約400メートルの通りに60軒あまりの店が並ぶ甘酒横丁。下町情緒を味わい食べ歩きや買い物を楽しんだら、最後に人形町ならではのディナーをいただきましょう♪

甘酒横丁交差点の先にある「小春軒」は、創業明治45年という老舗洋食店。初代は明治の政治家・山縣有朋のお抱え料理人を務めた料理人。現在は3代目と、息子である4代目、その孫にあたる5代目と家族みんなでその味を守り続けているそう。

一番の人気は初代が考案したという「カツ丼」。と言っても、いわゆるカツ丼とは異なり、カツの上にデミグラスソースを隠し味にした野菜と目玉焼きがのったオリジナルな丼です。


小春軒

▲名物の「カツ丼」1,300円(味噌汁付き)。味噌汁の具はシジミ。



「カツ丼」のカツは、食べやすい一口カツ。彩りになっているジャガイモ、ニンジン、グリーンピースは隠し味にデミグラスソースを加えた割り下で煮ています。しかも卵とじにするのではなく、半熟の目玉焼きが乗っているのも個性的。こってり味を想像しますが、デミグラスソースの風味が爽やかで、柔らかいカツと崩したとろ~り卵との相性が抜群です!


小春軒

▲4代目の小島祐二さん。修行先のホテルから戻ったのを機に、初代の味であるこのカツ丼を復活させたそう。



平日の昼間は近くの会社のビジネスマンやOLでにぎわう店なので、狙い目は夜の営業。カツ丼と並ぶ人気メニュー「特製盛り合わせ」をつまみに、一杯飲むのもオツです。カツに使う肉はご近所でもある肉の名店「日山」、魚介は築地から鮮度抜群の食材を仕入れているそう。


小春軒



「気取らず美味しく」のコンセプト通り、下町らしい親しみやすさにあふれた店内。
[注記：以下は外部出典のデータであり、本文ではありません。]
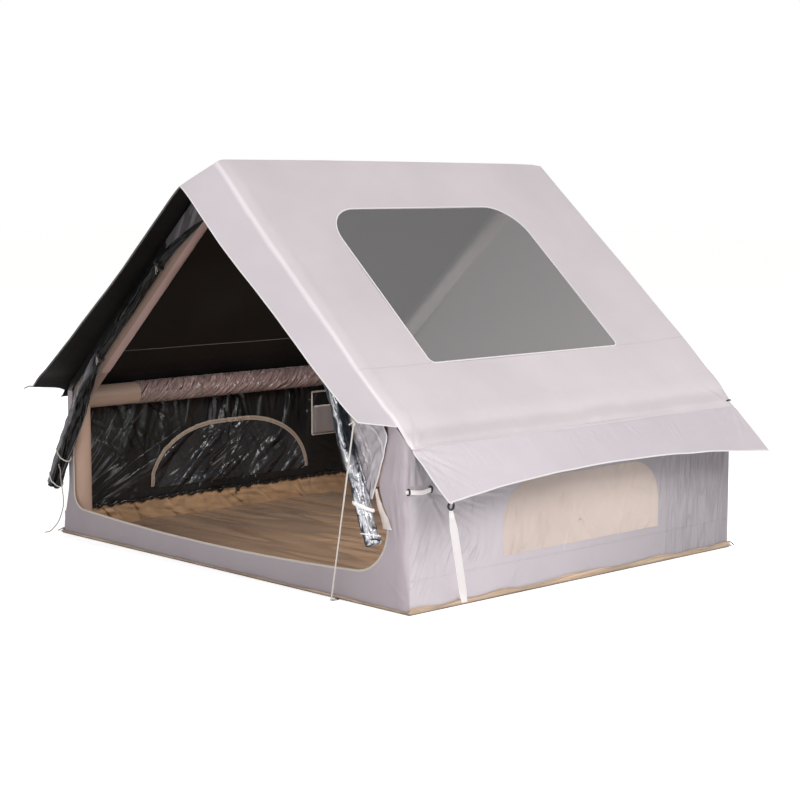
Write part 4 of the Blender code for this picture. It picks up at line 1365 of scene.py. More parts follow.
@dataclass
class Roof:
    """Both slopes, the window's film and its piping."""

    finishes: Finishes
    window_top: float = 0.375
    window_foot: float = 1.51
    window_middle: float = 0.95
    window_half: float = 0.73
    window_centre: float = -0.02
    window_round: float = 0.22
    foot_round: float = 0.03

    def window(self, grow: float = 0.0) -> Array:
        """The window's outline in slope coordinates, closed.

        Args:
            grow: How far outside the cut it runs.

        Returns:
            The outline's points.
        """
        low, high = self.window_centre - self.window_half, self.window_centre + self.window_half
        top, foot = self.window_top + self.window_round, self.window_foot - self.foot_round
        points = []
        for cx, cy, radius, start in (
            (top, low + self.window_round, self.window_round + grow, 270),
            (top, high - self.window_round, self.window_round + grow, 180),
            (foot, high - self.foot_round, self.foot_round + grow, 90),
            (foot, low + self.foot_round, self.foot_round + grow, 0),
        ):
            for angle in np.radians(np.linspace(start, start - 90, 14)):
                points.append((cx + radius * math.cos(angle), cy + radius * math.sin(angle)))
        return np.array(points)

    def lift(self, side: Side, s: Array, y: Array) -> Array:
        """The cloth's height over the slope: tubes press it out and it sags between them.

        Args:
            side: Which side of the tent.
            s: Distance down from the ridge.
            y: Place along the tent.

        Returns:
            The height at each point.
        """
        front = np.exp(-(((y + 1.2) / 0.045) ** 2)) * 0.006
        rear = np.exp(-(((y - 1.28) / 0.3) ** 2)) * 0.022 * np.sin(
            math.pi * np.clip(s / 2.05, 0, 1) ** 2.2
        ) ** 0.7
        eave = np.exp(-(((s - 1.86) / 0.07) ** 2)) * 0.009
        valley = -0.008 * np.exp(-(((s - 2.015) / 0.028) ** 2))
        middle = np.sin(math.pi * np.clip((y + 1.2) / 2.4, 0, 1)) * np.sin(math.pi * np.clip(s / 1.85, 0, 1))
        seed = 3 if side is Side.RIGHT else 8
        waves = swell(s, y, seed, 0.7, 0.0016)
        edge = smoothstep(0.0, 0.06, s) * smoothstep(SLOPE + 0.012, SLOPE - 0.03, s)
        return (front + rear + eave + valley - 0.005 * middle + waves) * edge

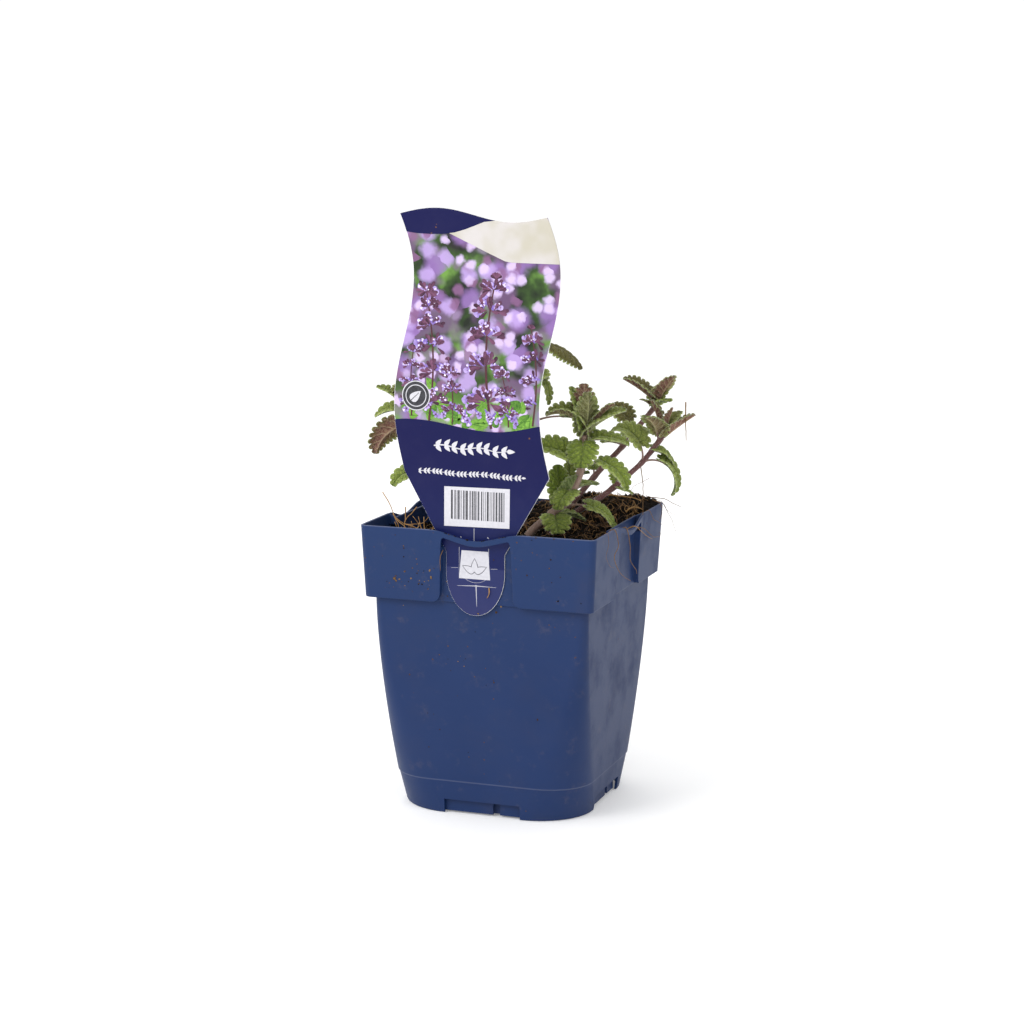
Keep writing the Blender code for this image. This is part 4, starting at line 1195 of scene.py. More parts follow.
def add_leaf_hairs(hairs, rng, halves, t, v, blade):
    """Fine hairs that stand out round the margin, and short ones over both faces."""
    for grid, normals in halves.values():
        rim = grid[:, -1]
        outward_way = rim - grid[:, -4]
        outward_way /= np.linalg.norm(outward_way, axis=1)[:, None] + 1e-9
        count = int(blade * EDGE_HAIRS_A_MM)
        pick = rng.integers(0, len(t), count)
        way = outward_way[pick] + rng.normal(0, 0.35, (count, 3))
        add_hairs(hairs, rim[pick] + rng.normal(0, 0.10, (count, 3)), way, rng.uniform(0.3, 0.65, count))
        count = int(blade * FACE_HAIRS_A_MM)
        i = rng.integers(1, len(t) - 1, count)
        j = rng.integers(0, len(v), count)
        face_side = rng.choice((-1.0, 1.0), count)
        way = normals[i, j] * face_side[:, None] + rng.normal(0, 0.5, (count, 3))
        add_hairs(hairs, grid[i, j] + rng.normal(0, 0.12, (count, 3)), way, rng.uniform(0.25, 0.5, count))


def add_hairs(hairs, start, way, length, width=HAIR_WIDTH):
    """Three-sided spikes from their roots along a direction."""
    way = way / (np.linalg.norm(way, axis=1)[:, None] + 1e-9)
    side = np.cross(way, (0.31, 0.52, 0.79))
    side /= np.linalg.norm(side, axis=1)[:, None] + 1e-9
    other = np.cross(way, side)
    foot = [start + width * (side * math.cos(a) + other * math.sin(a)) for a in (0.0, 2.094, 4.189)]
    points = np.stack([*foot, start + way * length[:, None]], 1).reshape(-1, 3)
    first = np.arange(len(start)) * 4
    faces = np.concatenate([np.stack([first + a, first + b, first + c], 1)
                            for a, b, c in ((0, 1, 3), (1, 2, 3), (2, 0, 3), (0, 2, 1))]).tolist()
    hairs.add(points, faces)


def add_fuzz(hairs, rng, path, radii, count, length):
    """Hairs that stand out all round a stem or petiole."""
    at = rng.uniform(0, len(path) - 1.01, count)
    i = at.astype(int)
    part = (at - i)[:, None]
    centre = path[i] * (1 - part) + path[i + 1] * part
    tangent = path[i + 1] - path[i]
    tangent /= np.linalg.norm(tangent, axis=1)[:, None] + 1e-9
    random_way = rng.normal(size=(count, 3))
    radial = random_way - (random_way * tangent).sum(1)[:, None] * tangent
    radial /= np.linalg.norm(radial, axis=1)[:, None] + 1e-9
    start = centre + radial * (np.asarray(radii)[i] * 0.92)[:, None]
    way = radial + rng.normal(0, 0.3, (count, 3)) - tangent * 0.15
    add_hairs(hairs, start, way, rng.uniform(0.4, 1.0, count) * length, STEM_HAIR_WIDTH)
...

昼も夜も金額が変わらず、どのメニューにもライスが付くという、リーズナブルな価格帯もうれしいですね!



小春軒
住所:東京都中央区日本橋人形町1-7-9
TEL:03-3661-8830
営業時間:月~金11:00~14:00、17:00~20:00 土11:00~14:00※材料がなくなり次第終了
定休日:日祝
最寄駅:人形町

<MAP>今回巡ったお店はこちら!

甘酒横丁MAP



下町の風情を色濃く残す人形町・甘酒横丁。老舗・名店が軒を連ね、味の良さもさることながら、お店の方たちの人情味あふれる笑顔も魅力です。江戸っ子たちの粋を集めた街で食べ歩きを楽しんでみてはいかがでしょうか?